- [Supplied material]
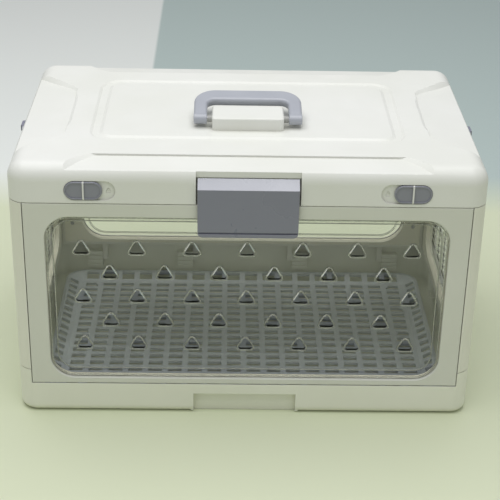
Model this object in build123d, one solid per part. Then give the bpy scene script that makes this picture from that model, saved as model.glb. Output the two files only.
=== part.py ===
from build123d import *
import os
from math import hypot, sqrt

os.makedirs("parts", exist_ok=True)

# Hard-sided pet carrier, in millimetres.
# X runs to the carrier's right, Y runs to the back and Z runs up.
# The origin is on the ground, under the middle of the carrier.

# Body of the carrier
body_width = 458.0
body_depth = 297.0
corner_radius = 18.0
skin = 3.0
seam_gap = 0.5
swing_gap = 0.7
touch_gap = 0.3
pin_clearance = 0.05
edge_break = 0.8

# Base tub
sill_height = 34.0
rim_height = 49.0
base_floor = 3.0
base_edge_radius = 8.0
finger_recess_width = 104.0
finger_recess_height = 22.5
finger_recess_depth = 6.0

# Walls, door and their windows
seam_height = 234.5
wall_thickness = 13.6
door_thickness = 10.5
door_width = 430.0
window_top = 219.8
front_window_width = 390.0
front_window_bottom = 41.0
front_window_radius = 24.0
back_window_width = 380.0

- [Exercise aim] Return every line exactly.

- [Right answer]
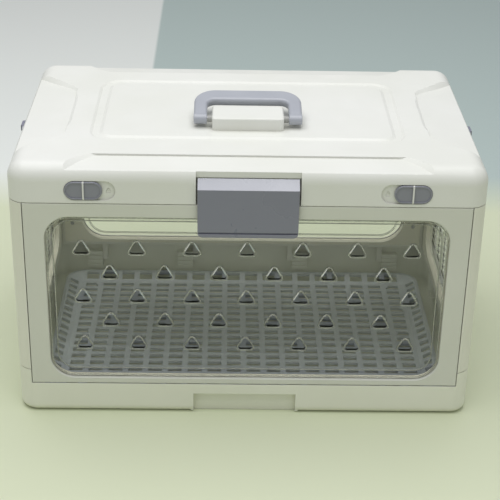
Model this object in build123d, one solid per part. Then give the bpy scene script that makes this picture from that model, saved as model.glb. Output the two files only.
=== part.py ===
from build123d import *
import os
from math import hypot, sqrt

os.makedirs("parts", exist_ok=True)

# Hard-sided pet carrier, in millimetres.
# X runs to the carrier's right, Y runs to the back and Z runs up.
# The origin is on the ground, under the middle of the carrier.

# Body of the carrier
body_width = 458.0
body_depth = 297.0
corner_radius = 18.0
skin = 3.0
seam_gap = 0.5
swing_gap = 0.7
touch_gap = 0.3
pin_clearance = 0.05
edge_break = 0.8

# Base tub
sill_height = 34.0
rim_height = 49.0
base_floor = 3.0
base_edge_radius = 8.0
finger_recess_width = 104.0
finger_recess_height = 22.5
finger_recess_depth = 6.0

# Walls, door and their windows
seam_height = 234.5
wall_thickness = 13.6
door_thickness = 10.5
door_width = 430.0
window_top = 219.8
front_window_width = 390.0
front_window_bottom = 41.0
front_window_radius = 24.0
back_window_width = 380.0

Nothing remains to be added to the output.